Specialised drugs that can only be produced in space (with no Earth-bound equivalent) are likely to be rare and extremely high value, not least because of the high cost of manufacture and supply. As production costs increase, so too will a company’s motivation to ensure a high degree of protection against competitors seeking cheaper means of manufacture.
New gatekeepers
A more significant shift may come from the rise of a new category of company: those with the proprietary technology and capabilities enabling research, development and manufacturing in orbit.
Laboratory equipment is already a specialised but competitive market on Earth. In space, the dynamics change. If a company develops a novel lab or reactor essential to the manufacture of a particular blockbuster drug, it effectively becomes a gatekeeper to that market.

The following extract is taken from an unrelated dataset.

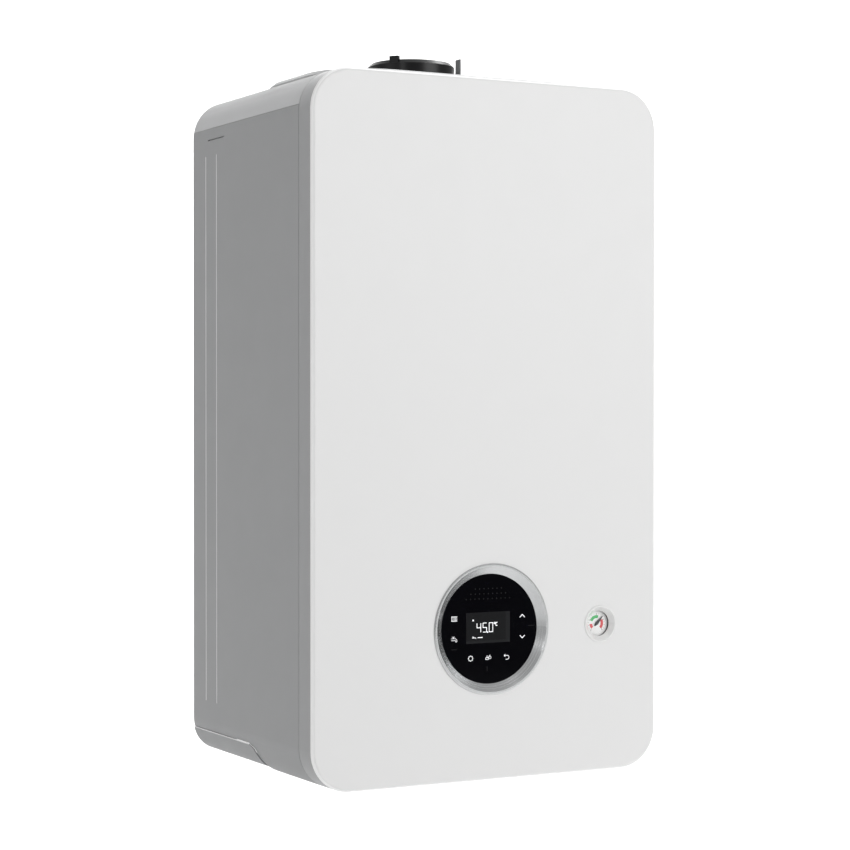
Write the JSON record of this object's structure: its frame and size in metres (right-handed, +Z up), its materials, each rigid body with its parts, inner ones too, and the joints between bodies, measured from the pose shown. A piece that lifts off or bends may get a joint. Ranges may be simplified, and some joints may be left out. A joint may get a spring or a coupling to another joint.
{
  "type": "wall-hung gas boiler",
  "caption": "Wall-hung condensing gas boiler with a flat white front, a round glass control, a small water gauge and a round flue collar on top.",
  "frame": {"origin": "middle of the wall bracket's row of bolt holes, on the wall plane", "axes": "+Z up, the front faces -Y, +Y points into the wall, +X to the right as seen from the front"},
  "size_m": [0.4, 0.3016, 0.756],
  "materials": {
    "white_paint": "smooth white powder coat",
    "side_paint": "light grey powder coat",
    "top_paint": "light grey powder coat",
    "satin_silver": "satin metal trim",
    "white_plastic": "moulded",
    "black_glass": "black printed glass",
    "clear_plastic": "clear",
    "dial_white": "printed dial",
    "needle_black": "painted",
    "display_grey": "display",
    "collar_black": "moulded",
    "flue_plastic": "flue pipe plastic",
    "zinc_steel": "galvanised sheet",
    "dark_steel": "steel",
    "cast_aluminium": "sand cast",
    "stainless": "stainless",
    "ceramic": "glazed ceramic and wire",
    "motor_black": "motor cover",
    "duct_grey": "moulded duct",
    "valve_alloy": "die cast",
    "gas_pipe_steel": "painted pipe",
    "trap_plastic": "moulded trap",
    "hose_grey": "hose",
    "pump_grey": "pump housing",
    "wheel_plastic": "impeller",
    "block_plastic": "composite water block",
    "vessel_red": "painted vessel",
    "copper": "copper pipe",
    "brass": "machined brass",
    "knob_red": "moulded knob",
    "knob_blue": "moulded knob",
    "lever_yellow": "coated lever",
    "box_grey": "control box plastic",
    "board_green": "circuit board",
    "clip_nylon": "nylon clip"
  },
  "bodies": {
    "boiler": {"side_panel_left": "side_paint", "side_panel_right": "side_paint", "rear_corners": "side_paint", "top_cover": "top_paint", "stud_clips": "clip_nylon", "back_frame": "zinc_steel", "wall_bracket": "dark_steel", "bottom_plate": "zinc_steel", "flue_collar": "collar_black", "flue_pipe": "flue_plastic", "fixing_tab": "zinc_steel", "heat_exchanger": "cast_aluminium", "water_coil": "stainless", "burner_door": "cast_aluminium", "door_nuts": "dark_steel", "burner": "stainless", "electrodes": "ceramic", "fan_housing": "valve_alloy", "fan_motor": "motor_black", "mixing_duct": "duct_grey", "venturi": "duct_grey", "gas_valve": "valve_alloy", "gas_pipes": "gas_pipe_steel", "siphon": "trap_plastic", "condensate_hose": "hose_grey", "pump_body": "block_plastic", "pump_motor": "pump_grey", "flow_block": "block_plastic", "return_block": "block_plastic", "plate_exchanger": "stainless", "expansion_vessel": "vessel_red", "water_pipes": "copper", "diverter_motor": "motor_black", "relief_valve": "brass", "air_vent": "brass", "filling_valve": "brass", "pipe_valves": "brass"},
    "front_panel": {"front_panel": "white_paint", "bezel_ring": "satin_silver", "gauge_surround": "white_plastic"},
    "control_box": {"control_box": "box_grey", "box_cover": "box_grey", "main_board": "board_green", "display_board": "board_green", "display": "display_grey", "glass": "black_glass", "gauge_body": "needle_black", "gauge_dial": "dial_white", "gauge_lens": "clear_plastic"},
    "needle": {"gauge_needle": "needle_black"},
    "fan_wheel": {"fan_wheel": "wheel_plastic"},
    "pump_wheel": {"pump_wheel": "wheel_plastic"},
    "diverter": {"diverter_spindle": "stainless"},
    "relief_knob": {"relief_knob": "knob_red"},
    "filling_knob": {"filling_knob": "knob_blue"},
    "flow_lever": {"flow_lever": "knob_red"},
    "gas_lever": {"gas_lever": "lever_yellow"},
    "back_lever": {"back_lever": "knob_blue"},
    "vent_cap": {"vent_cap": "needle_black"}
  },
  "joints": [
    {"name": "panel_slide", "type": "slide", "parent": "boiler", "child": "front_panel", "axis": [0, -1, 0], "range_m": [0, 0.4]},
    {"name": "box_tilt", "type": "hinge", "parent": "boiler", "child": "control_box", "pos_m": [0, -0.246, -0.566], "axis": [1, 0, 0], "range_deg": [0, 80]},
    {"name": "needle_swing", "type": "hinge", "parent": "control_box", "child": "needle", "pos_m": [0.131, -0.293, -0.4775], "axis": [0, -1, 0], "range_deg": [-90, 180]},
    {"name": "fan_spin", "type": "hinge", "parent": "boiler", "child": "fan_wheel", "pos_m": [0.14, -0.23, -0.055], "axis": [0, 1, 0], "continuous": true},
    {"name": "pump_spin", "type": "hinge", "parent": "boiler", "child": "pump_wheel", "pos_m": [0.118, -0.15, -0.502], "axis": [0, 1, 0], "continuous": true},
    {"name": "diverter_travel", "type": "slide", "parent": "boiler", "child": "diverter", "axis": [0, 0, 1], "range_m": [0, 0.008]},
    {"name": "relief_turn", "type": "hinge", "parent": "boiler", "child": "relief_knob", "pos_m": [0.084, -0.2, -0.562], "axis": [0, -1, 0], "range_deg": [0, 90]},
    {"name": "filling_turn", "type": "hinge", "parent": "boiler", "child": "filling_knob", "pos_m": [-0.03, -0.178, -0.59], "axis": [0, 0, 1], "range_deg": [0, 90]},
    {"name": "flow_valve_turn", "type": "hinge", "parent": "boiler", "child": "flow_lever", "pos_m": [-0.13, -0.145, -0.596], "axis": [0, -1, 0], "range_deg": [0, 90]},
    {"name": "gas_valve_turn", "type": "hinge", "parent": "boiler", "child": "gas_lever", "pos_m": [0, -0.145, -0.596], "axis": [0, -1, 0], "range_deg": [0, 90]},
    {"name": "return_valve_turn", "type": "hinge", "parent": "boiler", "child": "back_lever", "pos_m": [0.13, -0.145, -0.596], "axis": [0, -1, 0], "range_deg": [0, 90]},
    {"name": "vent_turn", "type": "hinge", "parent": "boiler", "child": "vent_cap", "pos_m": [-0.108, -0.165, -0.19], "axis": [0, 0, 1], "range_deg": [0, 90]}
  ],
  "couplings": [
    {"joint": "box_tilt", "follows": "panel_slide", "rad_per_m": 3.49}
  ]
}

This may be the ambition of companies such as BioOrbit (backed by the UK Space Agency), which is seeking patent protection for a “system for crystallizing a substance in a microgravity environment”. Other players include Varda Space Industries, which is seeking to produce more stable crystal forms of HIV-1 medication Ritonavir, and crystal lab developers Redwire Space and Sierra Space.
Quite apart from the engineering challenges of operating in the microgravity environment of low Earth orbit, the conditions of launch and re-entry present additional significant technical hurdles. Companies racing to innovate the next generation of extra-terrestrial laboratories in which tomorrow’s drugs may be made could capture significant value.
IP in space
A further consideration is how existing IP systems apply to space-based investment.
Patents are territorial by nature, grounded in specific jurisdictions on Earth. Although the 1967 Outer Space Treaty 1967 (OST) attempts to establish certain rules around jurisdiction based, for example, on launch site, such rules were not conceived for the purposes of establishing ownership over technologies and products, and in any case may break down when it comes to something manufactured in space.
In many cases, this may be academic if the drug manufactured in space makes its way back to Earth where existing patent protections will still apply.
Challenges, however, arise where patented invention covers a novel manufacturing method that exclusively takes place in space. Existing rules may fall short. This is most likely to affect companies looking to protect the equipment used in space. In such cases, patents protecting the hardware itself might suffice (whilst that hardware is still built on Earth) but new methods that only use that hardware in space might prove unenforceable.
A new frontier for pharmaceutical value
The Artemis programme signals not just a new era of exploration, but a potential inflection point for high-value pharmaceutical innovation.
While space‑enabled drug development is unlikely to displace established IP strategies, it materially expands the opportunity set – particularly through novel formulations, biologics and specialised manufacturing pathways.
For investors, the most compelling upside may lie not only with drug developers, but with the emerging cohort of companies building the enabling infrastructure: in-orbit laboratories, crystallisation systems and manufacturing platforms that could become essential to the production of new blockbuster drugs.
Existing patent frameworks will continue to underpin product exclusivity once drugs return to Earth but successfully navigating questions of enforceability, jurisdiction and access may set apart the leaders and licensors.
As technical, regulatory and capital barriers remain high, those able to secure defensible positions early may command disproportionate long-term value.